Using this velocity, we can now, evaluate Reynolds’s number as below:

${\mathrm{Re}}_x=\frac{\rho Ux}{\mu }=\frac{1.2\times 34\times 2}{1.8\times {10}^{-5}}=4.54\times {10}^6$

Let’s calculate the boundary layer thickness, $\delta$ as below,

$\delta =\frac{0.16x}{{\mathrm{Re}}_x{}^{1/7}}=\frac{0.16\times 2}{{\left(4.54\times {10}^6\right)}^{1/7}}\approx 0.036\text{ m}=36\text{ mm}$

So, the boundary layer thickness is 36 mm.

Conclusion:

The boundary layer thickness is 36 mm.

To determine

(c)

Velocity, $u$ in m/s, at 5 cm above the element.

Answer to Problem 7.43P

The velocity at 5 cm above the element is 34 m/s.

Explanation of Solution

Given Information:

We have following figure

And at $x=2$ m, shear stress is 2.1 Pa.
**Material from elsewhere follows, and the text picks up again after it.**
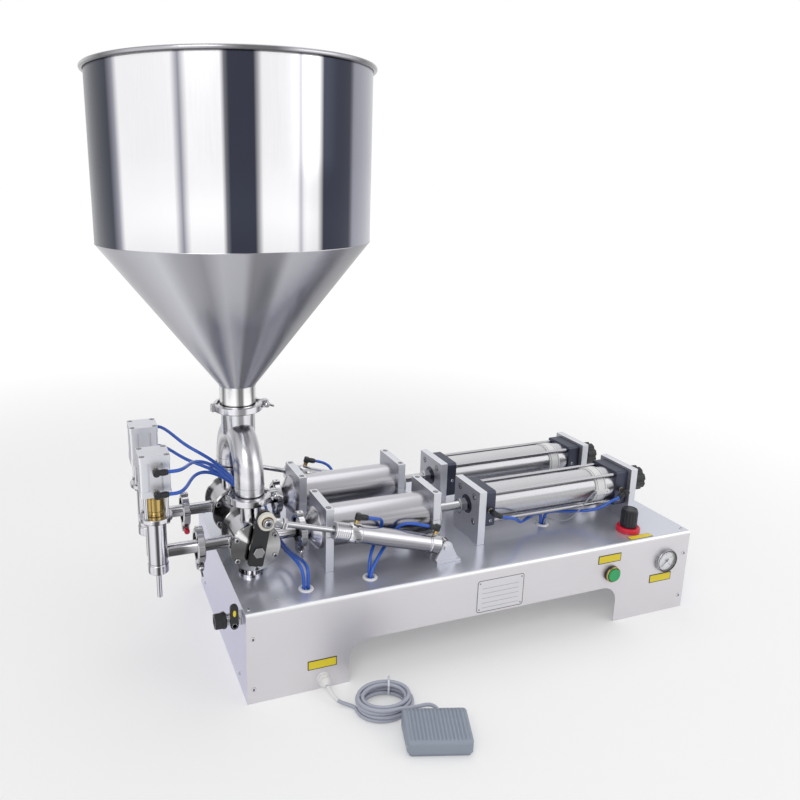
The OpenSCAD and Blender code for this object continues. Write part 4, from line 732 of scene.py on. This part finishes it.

The given flow is turbulent. Also, we know that air has density, $\rho =1.2$ kg/m³ and viscosity, $\mu =1.8\times {10}^{-5}$ kg/m·s.

Calculation:

Let’s calculate Reynolds’s number,

${\mathrm{Re}}_x=\frac{\rho Ux}{\mu }=\frac{1.2\times U\times 2}{1.8\times {10}^{-5}}$

And the coefficient of friction,

$C_f=\frac{0.027}{{\mathrm{Re}}_x{}^{1/7}}=\frac{0.027}{{[\rho Ux/\mu ]}^{1/7}}$

The shear stress is given as,

$\begin{array}{l}{\tau }_w=\frac{1}{2}{C}_f\rho U^2\\ \Rightarrow 2.1=\frac{1}{2}\left(\frac{0.027}{{[\rho Ux/\mu ]}^{1/7}}\right)\rho U^2\\ \Rightarrow 2.1=\frac{1}{2}\left(\frac{0.027}{{[1.2\times U\times 2/(1.8\times {10}^{-5})]}^{1/7}}\right)\times 1.2U^2\\ \Rightarrow U\approx 34\text{ m/s}\end{array}$

So the stream velocity is 34 m/s.

Using this velocity, we can now, evaluate Reynolds’s number as below,

${\mathrm{Re}}_x=\frac{\rho Ux}{\mu }=\frac{1.2\times 34\times 2}{1.8\times {10}^{-5}}=4.54\times {10}^6$

Let’s calculate the boundary layer thickness, $\delta$ as below,

$\delta =\frac{0.16x}{{\mathrm{Re}}_x{}^{1/7}}=\frac{0.16\times 2}{{\left(4.54\times {10}^6\right)}^{1/7}}\approx 0.036\text{ m}=36\text{ mm}$

So the boundary layer thickness is 36 mm.

Boundary layer velocity at 5 cm above the element will be equal to stream velocity which is 34 m/s because this point is well above the boundary layer thickness.

Conclusion:

The velocity at 5 cm above the element is 34 m/s.